The Truth On The Edge Of Vision Revealed

Have you ever felt that some critical aspect of your truth was right on the edge of your vision, just outside your view?  Or had a sense of knowing that you  just couldn’t quite define?  Then the world rotates and suddenly the view shifts and all is clear…or at least another piece is clear?  This is what I experienced – the percolation of awareness that had been rumbling inside the past several weeks bubbled to the surface today and I am thrilled to receive a new level of clarity!

I have been exploring the energies around my yoga in relation to sleep and ideals of yogic practice for a far amount of time, which I have shared in other posts.  The upshot is that the daily ideal expectation of rising in the early hours of the morning and doing a particular set of reading, yoga and meditations which lasts about 2-2 1/2 hours has not appealed to me.  Fine, I let the ideal go but was still searching for how to hold my daily yoga – did it have to look a specific way with a specific amount of time at a certain hour of the day?  I felt inside that it didn’t need a specific structure yet was still internally conflicted.  And why, if I truly know that yoga serves me so well, am do I have such resistance to holding not only the morning ideal and adding more lifestyle pieces?

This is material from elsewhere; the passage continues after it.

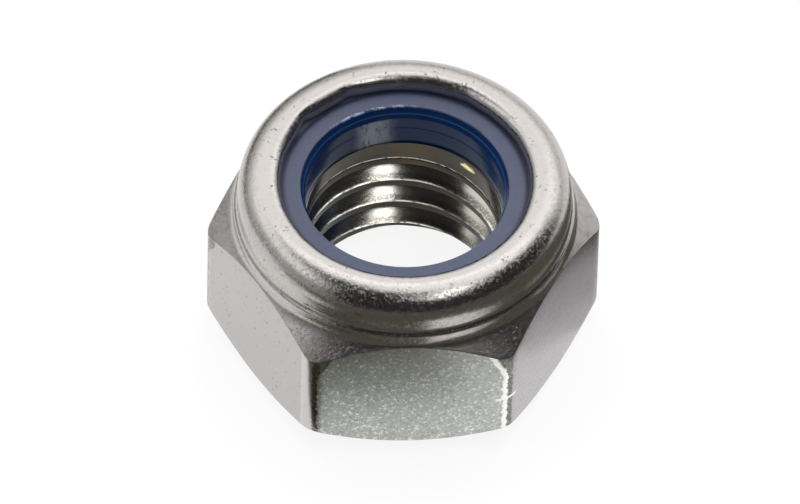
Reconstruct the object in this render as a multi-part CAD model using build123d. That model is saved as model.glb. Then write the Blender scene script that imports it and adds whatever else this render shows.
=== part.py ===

Suddenly, in a flash of clarity that seems so obvious I can’t believe I didn’t see it before, I got it today.  One of the pieces that first attracted me to Kundalini Yoga in the first place was that it is designed for the householder to integrate into their already busy lives and so can work in small snippets.  I love the idea and reality that a three minute meditation completely shifted a deep rooted pattern for me and expanded my life powerfully.  I love this not only for myself but for my equally busy clients.  In my work as a BodyMind Coach, I am known for helping people discover tools and techniques that add value and create powerful shifts without adding further burdens of time or drains of energy.  I meet individuals whereever they are at and simply start with small, consistent steps forward.  The theme of my work and this energy is that it doesn’t have to be hard, time consuming, radically different or daunting but rather filled with ease, simple integration, effective yet time managable tools.  And this is why I have “resisted” the larger expectations of the yoga lifestyle…it doesn’t fit with who I am, the core truth of myself.   This core truth is that expansion doesn’t have to be life consuming to be effective.  That many paths lead to enlightenment.  That small, steady commitment is powerful.

At least this is my awareness and acceptance today.  Now that I’ve embraced this new awareness, it might open to the door to further expansion in a way that allows me to bring more pieces into my life with ease.  And if I look at what I already do daily, I have already integrated many lifestyle yogic pieces into my life, just not in the exact laid out look of the Kundalini tradition.  And that’s ok because it honors another critical part of my truth…I don’t feel the need to walk an exact path of religion, philosophy or culture…instead I revel in exploring the many faces of truth of different traditions. 

And as I become aware today of these aspects of my truth and how I am honoring them, not only do I have clarity but I also have a deep peace.  Aaah.